TASK REQUIREMENTS =
From the records below, transcribe only the lines running from the one with "for (k = [1:3])" through the one with "# beads and". Keep both of those end lines.
** Start STORED RECORDS **
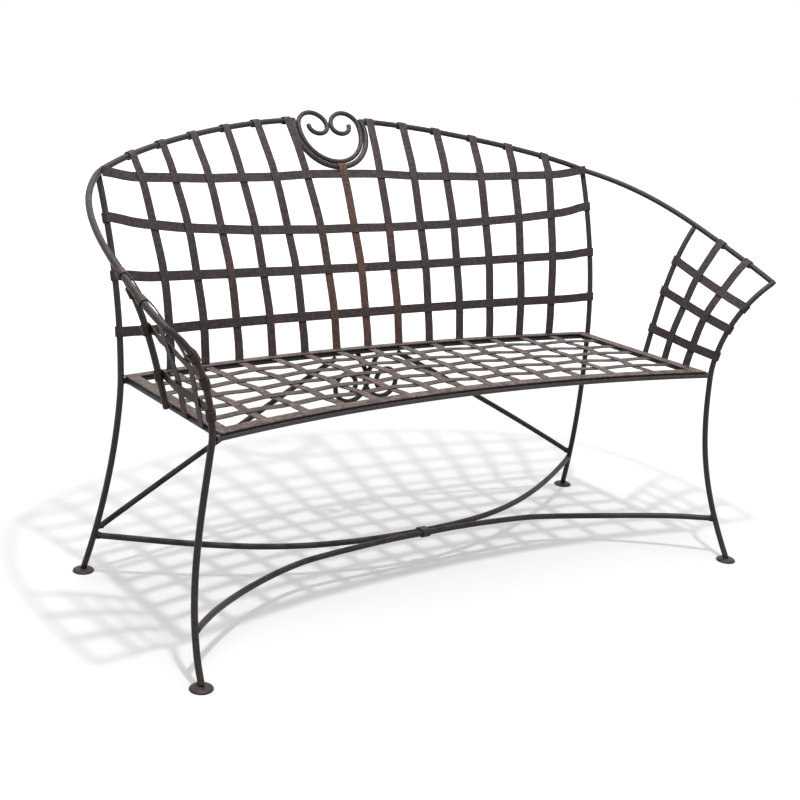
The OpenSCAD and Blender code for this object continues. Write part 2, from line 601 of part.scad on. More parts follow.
module collar() {
    color("#4b413e") to_origin() translate([-strap_w / 2, 0, stretcher_z]) rotate([90, 0, 90])
        difference() {
            linear_extrude(strap_w) polygon(stadium(bar_out + gap * 2 + strap_t));
            translate([0, 0, -1]) linear_extrude(strap_w + 2) polygon(stadium(bar_out + gap * 2));
        }
}

// Braces from the rear legs up to the rear bar
brace_out = brace_r * swell;
brace_top_x = 85;
brace_behind = 3;
brace_top = [brace_top_x, rear_y(brace_top_x) + brace_behind, bar_z - bar_r - gap - brace_out - 2 * gap];
brace_foot = rear_leg_at(brace_z);
brace_dir = unit(brace_top - brace_foot);
brace_start = brace_foot + brace_dir * (bar_out + gap + brace_r * 0.85);
brace_bow = [0, -3, 6];
brace_steps = 6;
brace_path = [for (k = [0:brace_steps])
    let (t = k / brace_steps) mix(brace_start, brace_top, t) + brace_bow * 4 * t * (1 - t)];
module brace(side) color("#2b2625") to_origin() both(side) bar(brace_path, brace_r, [0, 0, 1]);

// The pair of scrolls under the rear bar, each a short tail and a shrinking spiral
eye = [56, bar_z - 74.5];
eye_r = 24;
spiral_r = 61;
spiral_from = 156;
spiral_to = 600;
spiral_steps = 22;
tail = [[-24, 0], [-13, 21.5]];
function spiral(a) =
    let (r = mix(eye_r, spiral_r, pow((spiral_to - a) / (spiral_to - spiral_from), 3.2)))
    eye + r * [cos(a), sin(a)];
module seat_scroll(side) {
    y = rear_y(0) + side * (scroll_out + gap / 2);
    top = bar_z - bar_r - gap;
    line = concat([for (p = tail) [p[0], top - p[1]]],
        [for (k = [0:spiral_steps]) spiral(mix(spiral_from, spiral_to, k / spiral_steps))]);
    path = [for (p = line) [side * p[0], y, p[1]]];
    bar(path, scroll_r, [0, 1, 0], [0, 0, 1]);
}
module seat_scrolls() color("#2b2625") to_origin() {
    seat_scroll(1);
    seat_scroll(-1);
}

// The origin is under the middle of the whole bench
scroll_back = on_crest(0, lobe_v + lobe_r)[1] + scroll_r;
middle_y = (scroll_back - foot_y - foot_d / 2) / 2;

front_leg(-1);  // front_left_leg
front_leg(1);  // front_right_leg
rear_leg(-1);  // rear_left_leg
rear_leg(1);  // rear_right_leg
foot(-1, front_foot);  // front_left_foot
foot(1, front_foot);  // front_right_foot
foot(-1, rear_foot);  // rear_left_foot
foot(1, rear_foot);  // rear_right_foot
front_bar();  // front_seat_bar
rear_bar();  // rear_seat_bar
side_bar(-1);  // left_seat_bar
side_bar(1);  // right_seat_bar
front_flat();  // front_seat_flat
rear_flat();  // rear_seat_flat
side_flat(-1);  // left_seat_flat
side_flat(1);  // right_seat_flat
top_rail(-1);  // left_top_rail
top_rail(1);  // right_top_rail
crest_loop();
crest_scroll();
arm_post(-1);  // left_arm_post
arm_post(1);  // right_arm_post
arm_uprights(-1);  // left_arm_uprights
arm_uprights(1);  // right_arm_uprights
arm_crosses(-1);  // left_arm_crosses
arm_crosses(1);  // right_arm_crosses
front_stretcher();
rear_stretcher();
collar();  // stretcher_collar
brace(-1);  // left_brace
brace(1);  // right_brace
seat_scrolls();
for (i = [1:2 * straps + 1])
    back_upright(i - straps - 1);
for (m = [1:levels])
    back_level(m);
for (k = [1:3])
    for (m = k == 1 ? [1, 2] : k == 2 ? [3] : [4, 5]) seat_long(m);
for (k = [1:7])
    color("#463d3a") seated() for (i = k == 4 ? [0] : k < 4 ? [2 * k - 8, 2 * k - 7] : [2 * k - 9, 2 * k - 8])
            seat_cross(i);
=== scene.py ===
# %% [markdown]
# # Dressing a woven iron bench
# The bench is welded from round bar and flat strap, left to rust and then sealed, so it
# is dark, matt and a little rough all over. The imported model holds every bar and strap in
# its true place. This script rounds the bars, softens the straps' edges, lays the weld
# beads and gives the steel its patina. All lengths are in metres.

# %% Load the frame
import json
import math

import bmesh
import bpy
import numpy as np
from mathutils import Matrix, Vector, noise

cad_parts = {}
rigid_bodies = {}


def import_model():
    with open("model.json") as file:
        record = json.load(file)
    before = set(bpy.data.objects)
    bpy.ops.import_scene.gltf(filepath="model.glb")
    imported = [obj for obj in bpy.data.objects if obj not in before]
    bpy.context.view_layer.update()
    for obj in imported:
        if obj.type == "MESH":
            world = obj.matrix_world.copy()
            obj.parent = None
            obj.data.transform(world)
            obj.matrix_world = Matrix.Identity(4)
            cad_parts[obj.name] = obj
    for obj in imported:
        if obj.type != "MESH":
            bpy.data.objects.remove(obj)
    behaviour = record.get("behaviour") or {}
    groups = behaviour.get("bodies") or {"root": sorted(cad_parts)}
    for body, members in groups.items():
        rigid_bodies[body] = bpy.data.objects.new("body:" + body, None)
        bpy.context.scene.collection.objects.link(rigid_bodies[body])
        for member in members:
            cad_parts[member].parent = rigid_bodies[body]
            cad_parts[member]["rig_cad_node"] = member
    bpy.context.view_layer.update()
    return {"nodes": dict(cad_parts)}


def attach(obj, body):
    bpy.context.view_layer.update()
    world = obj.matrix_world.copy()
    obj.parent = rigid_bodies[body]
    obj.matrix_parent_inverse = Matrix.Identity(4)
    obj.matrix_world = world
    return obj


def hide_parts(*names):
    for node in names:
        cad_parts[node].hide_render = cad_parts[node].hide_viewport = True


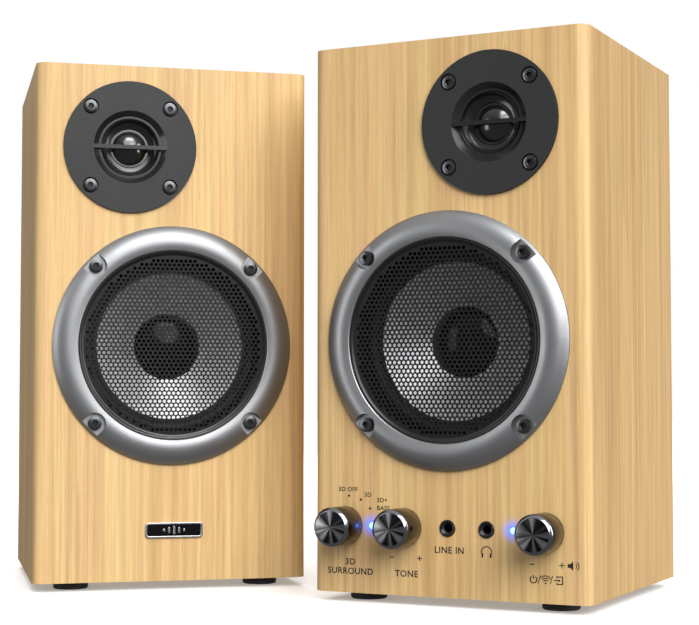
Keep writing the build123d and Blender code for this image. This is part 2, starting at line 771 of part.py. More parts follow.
** End STORED RECORDS **
ANSWER TO THIS PROBLEM =
for (k = [1:3])
    for (m = k == 1 ? [1, 2] : k == 2 ? [3] : [4, 5]) seat_long(m);
for (k = [1:7])
    color("#463d3a") seated() for (i = k == 4 ? [0] : k < 4 ? [2 * k - 8, 2 * k - 7] : [2 * k - 9, 2 * k - 8])
            seat_cross(i);
=== scene.py ===
# %% [markdown]
# # Dressing a woven iron bench
# The bench is welded from round bar and flat strap, left to rust and then sealed, so it
# is dark, matt and a little rough all over. The imported model holds every bar and strap in
# its true place. This script rounds the bars, softens the straps' edges, lays the weld
# beads and gives the steel its patina. All lengths are in metres.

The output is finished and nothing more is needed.